## start Given information

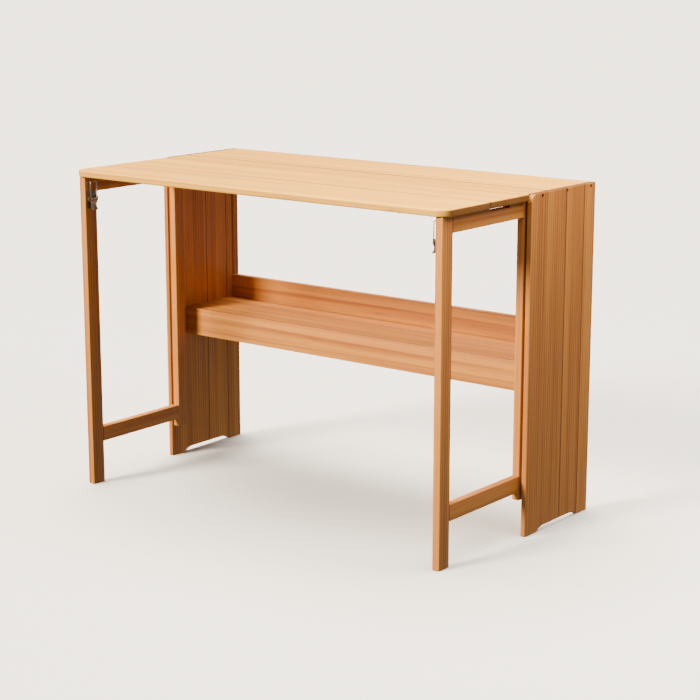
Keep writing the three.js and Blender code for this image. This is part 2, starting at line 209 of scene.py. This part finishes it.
# Glued-up pine planks, planed, sanded and lacquered: straight streaky grain, dark glue lines,
# a satin film, and ends that have drunk the lacquer and gone darker
def lacqueredPine(name, look, grain, seed, seams=(), seamWidth=0.001):
    material, tree = newMaterial(name)
    coordinates = addNode(tree, "ShaderNodeTexCoord").outputs
    turn = grainTurns[grain]
    place = addNode(
        tree, "ShaderNodeMapping", {"Vector": coordinates["Object"], "Rotation": turn},
    ).outputs[0]
    across = addNode(tree, "ShaderNodeSeparateXYZ", {0: place}).outputs["Y"]
    plank, line = plankEdges(tree, across, seams, seamWidth)
    shift = addNode(tree, "ShaderNodeCombineXYZ", {"X": plank, "Y": plank, "Z": plank}).outputs[0]
    plankPlace = addNode(
        tree, "ShaderNodeVectorMath", {0: shift, 1: grainShift["plank"], 2: place},
        operation="MULTIPLY_ADD",
    ).outputs[0]
    parts, total = grainPattern(tree, look, plankPlace, seed)
    luckSeed = addNode(tree, "ShaderNodeMath", {0: plank, 1: seed}, operation="ADD").outputs[0]
    luck = addNode(tree, "ShaderNodeTexWhiteNoise", {"W": luckSeed}, noise_dimensions="1D").outputs["Value"]
    value = addNode(
        tree, "ShaderNodeMapRange", {"Value": luck, "To Min": plankTone[0], "To Max": plankTone[1]},
    ).outputs[0]
    toned = addNode(
        tree, "ShaderNodeHueSaturation", {"Color": grainColour(tree, look, parts, total), "Value": value},
    ).outputs["Color"]
    glued = addNode(
        tree, "ShaderNodeMix", {"Factor": line, "A": toned, "B": toLinear(look["seam"])}, data_type="RGBA",
    ).outputs["Result"]
    colour = addNode(
        tree, "ShaderNodeMix",
        {"Factor": endGrain(tree, coordinates["Normal"], turn), "A": glued, "B": toLinear(look["pore"])},
        data_type="RGBA",
    ).outputs["Result"]
    height = addNode(tree, "ShaderNodeMath", {0: parts["fibre"], 1: line}, operation="MAXIMUM").outputs[0]
    roughness = addNode(
        tree, "ShaderNodeMapRange",
        {"Value": parts["fibre"], "To Min": woodFilm["roughness"][0], "To Max": woodFilm["roughness"][1]},
    ).outputs[0]
    bump = addNode(
        tree, "ShaderNodeBump",
        {"Height": height, "Strength": woodFilm["bump"], "Distance": woodFilm["bumpDepth"]}, invert=True,
    ).outputs[0]
    surface = addNode(
        tree, "ShaderNodeBsdfPrincipled",
        {"Base Color": colour, "Roughness": roughness, "Normal": bump, "IOR": 1.45,
         "Specular IOR Level": 0.35, "Coat Weight": 0.10, "Coat Roughness": 0.22},
    ).outputs["BSDF"]
    addNode(tree, "ShaderNodeOutputMaterial", {"Surface": surface})
    return material


# metal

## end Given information

#### [Do this]
Please restate the whole listing word for word.

#### [Task answer]
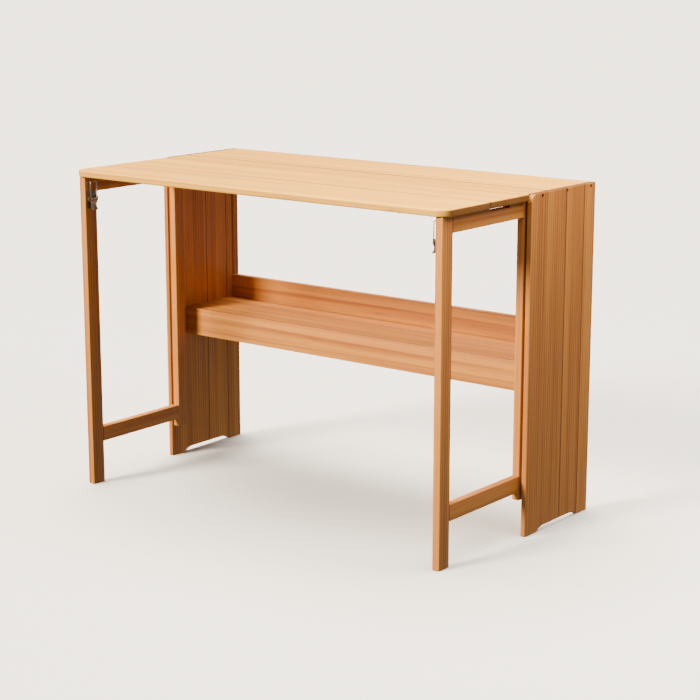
Keep writing the three.js and Blender code for this image. This is part 2, starting at line 209 of scene.py. This part finishes it.
# Glued-up pine planks, planed, sanded and lacquered: straight streaky grain, dark glue lines,
# a satin film, and ends that have drunk the lacquer and gone darker
def lacqueredPine(name, look, grain, seed, seams=(), seamWidth=0.001):
    material, tree = newMaterial(name)
    coordinates = addNode(tree, "ShaderNodeTexCoord").outputs
    turn = grainTurns[grain]
    place = addNode(
        tree, "ShaderNodeMapping", {"Vector": coordinates["Object"], "Rotation": turn},
    ).outputs[0]
    across = addNode(tree, "ShaderNodeSeparateXYZ", {0: place}).outputs["Y"]
    plank, line = plankEdges(tree, across, seams, seamWidth)
    shift = addNode(tree, "ShaderNodeCombineXYZ", {"X": plank, "Y": plank, "Z": plank}).outputs[0]
    plankPlace = addNode(
        tree, "ShaderNodeVectorMath", {0: shift, 1: grainShift["plank"], 2: place},
        operation="MULTIPLY_ADD",
    ).outputs[0]
    parts, total = grainPattern(tree, look, plankPlace, seed)
    luckSeed = addNode(tree, "ShaderNodeMath", {0: plank, 1: seed}, operation="ADD").outputs[0]
    luck = addNode(tree, "ShaderNodeTexWhiteNoise", {"W": luckSeed}, noise_dimensions="1D").outputs["Value"]
    value = addNode(
        tree, "ShaderNodeMapRange", {"Value": luck, "To Min": plankTone[0], "To Max": plankTone[1]},
    ).outputs[0]
    toned = addNode(
        tree, "ShaderNodeHueSaturation", {"Color": grainColour(tree, look, parts, total), "Value": value},
    ).outputs["Color"]
    glued = addNode(
        tree, "ShaderNodeMix", {"Factor": line, "A": toned, "B": toLinear(look["seam"])}, data_type="RGBA",
    ).outputs["Result"]
    colour = addNode(
        tree, "ShaderNodeMix",
        {"Factor": endGrain(tree, coordinates["Normal"], turn), "A": glued, "B": toLinear(look["pore"])},
        data_type="RGBA",
    ).outputs["Result"]
    height = addNode(tree, "ShaderNodeMath", {0: parts["fibre"], 1: line}, operation="MAXIMUM").outputs[0]
    roughness = addNode(
        tree, "ShaderNodeMapRange",
        {"Value": parts["fibre"], "To Min": woodFilm["roughness"][0], "To Max": woodFilm["roughness"][1]},
    ).outputs[0]
    bump = addNode(
        tree, "ShaderNodeBump",
        {"Height": height, "Strength": woodFilm["bump"], "Distance": woodFilm["bumpDepth"]}, invert=True,
    ).outputs[0]
    surface = addNode(
        tree, "ShaderNodeBsdfPrincipled",
        {"Base Color": colour, "Roughness": roughness, "Normal": bump, "IOR": 1.45,
         "Specular IOR Level": 0.35, "Coat Weight": 0.10, "Coat Roughness": 0.22},
    ).outputs["BSDF"]
    addNode(tree, "ShaderNodeOutputMaterial", {"Surface": surface})
    return material


# metal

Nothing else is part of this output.